2006-10-21 14:48:16 · 2 answers · asked by warning9 2 in Science & Mathematics ➔ Physics
Use the initial speed and angle to find the initial horizontal and vertical speeds. The speed times the cosine of the angle is the horizontal speed, V_x, while speed times sine is the vertical speed, V_y. Then, assume a constant horizontal speed to determine how long it takes to travel 32.7 m to the bar by taking 32.7 / V_x. Use the time, t, along with downwards acceleration due to gravity, to calculate the vertical position at that time as y = V_y*t - 0.5*g*t^2. You will be able to easily see if the ball is above or below the 3.05 m bar. You can also calculate the vertical velocity as V_y - gt to see if the velocity is upwards or downwards.

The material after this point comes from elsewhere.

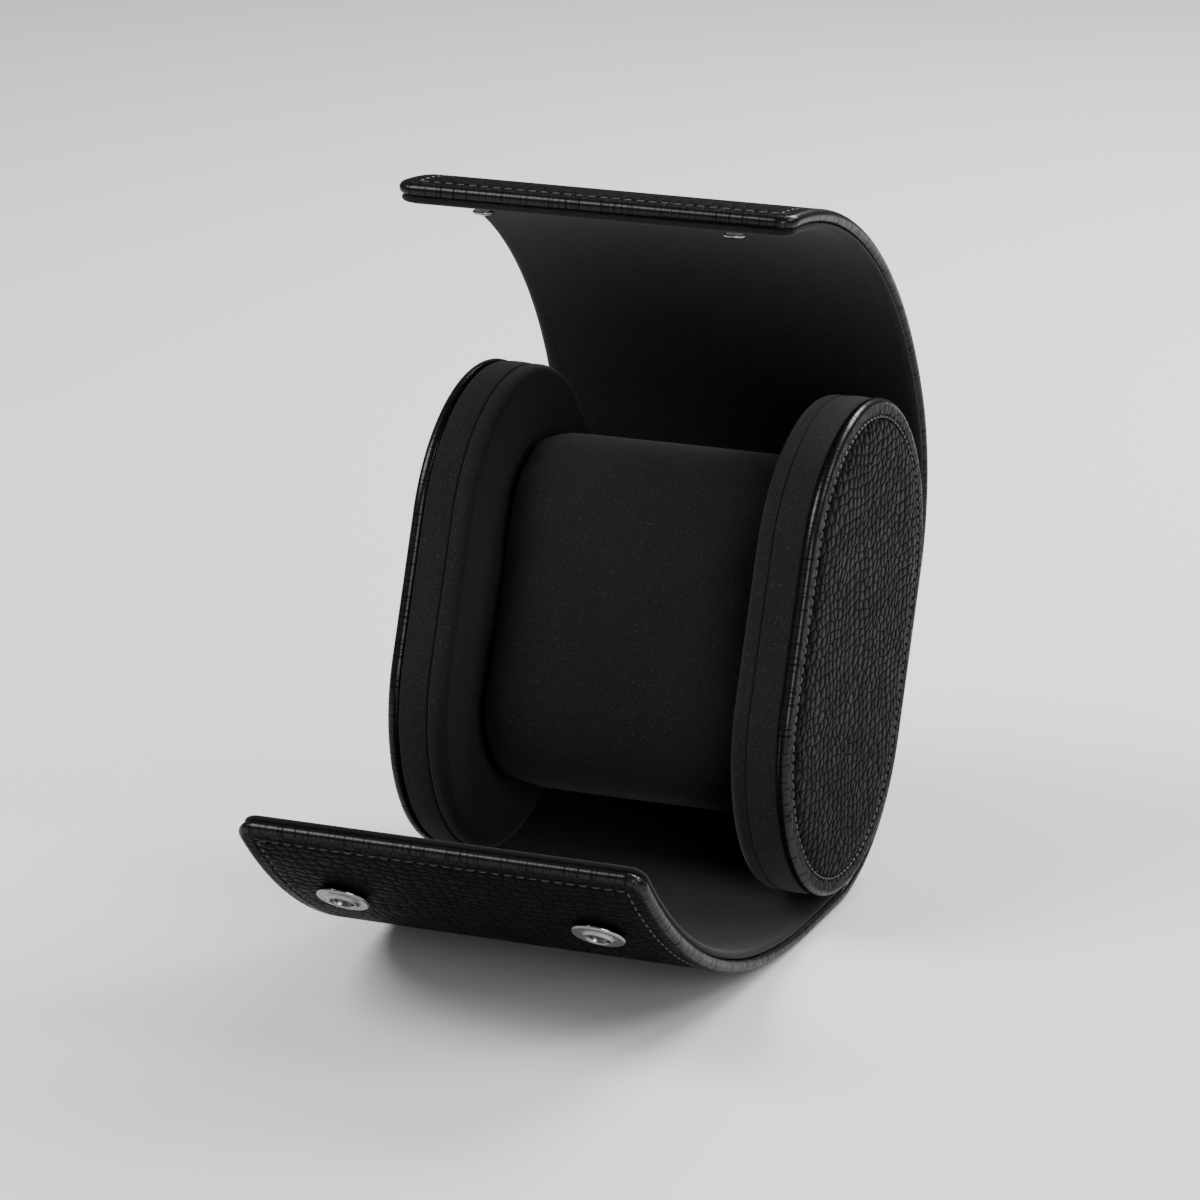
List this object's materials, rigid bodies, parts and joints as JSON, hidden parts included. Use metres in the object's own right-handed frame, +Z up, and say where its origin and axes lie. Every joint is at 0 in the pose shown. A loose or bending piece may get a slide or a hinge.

2006-10-21 14:51:42 · answer #1 · answered by DavidK93 7 · 0⤊ 1⤋
usually these types of ballistics are most easily done by separating the horizontal (x) component and vertical (y) component of the projectile
the horizontal initial velocity is:
cos (53.7 deg) * 21.6 m/s = 12.8 m/s
that means the ball is traveling at 12.8 m/s toward the goal
the goal is 32.7 m away
so, 32.7 m/ 12.8 m/s = 2.55 s
meaning it takes 2.55 seconds for the ball to travel that horizontal distance to the goal
now, how high is the ball at this point?
well, the vertial intial velocity of the ball is:
sin(53.7 deg) * 21.6 m/s = 17.4 m/s
so the ball starts out going up at a speed of 17.4 m/s
it is being accelerated downward by gravity for the whole flight
that acceleration will slow its upward speed until it starts it falling downward
the height of the ball at anytime of its flight is given by:
h=1/2 at^2 +vt (or the height is equal to the initial one half the acceleration times time squared plus the initial velocity times time) in this case that is:
h at time t=2.55 sec (when the ball is moving past the goal)
h= 1/2 (-9.8 m/s^2) * (2.55 s)^2 + 17.4 m/s * 2.55 s
h=.5*-9.8*2.55^2 m + 17.4*2.55 m
h= -31.9 m + 44.37 m =12.1 m
so, the ball is 12.1 m high when it moves horizontally past the goal
the goal is 3.05 meters tall
you can do the final arithmetic I bet
ALSO, you better check my math. It is easy to make an arithmetic error typing into these boxes and using the sorry windows calculator. Hope this gives you a feel for how these work.
2006-10-21 22:08:05 · answer #2 · answered by enginerd 6 · 0⤊ 0⤋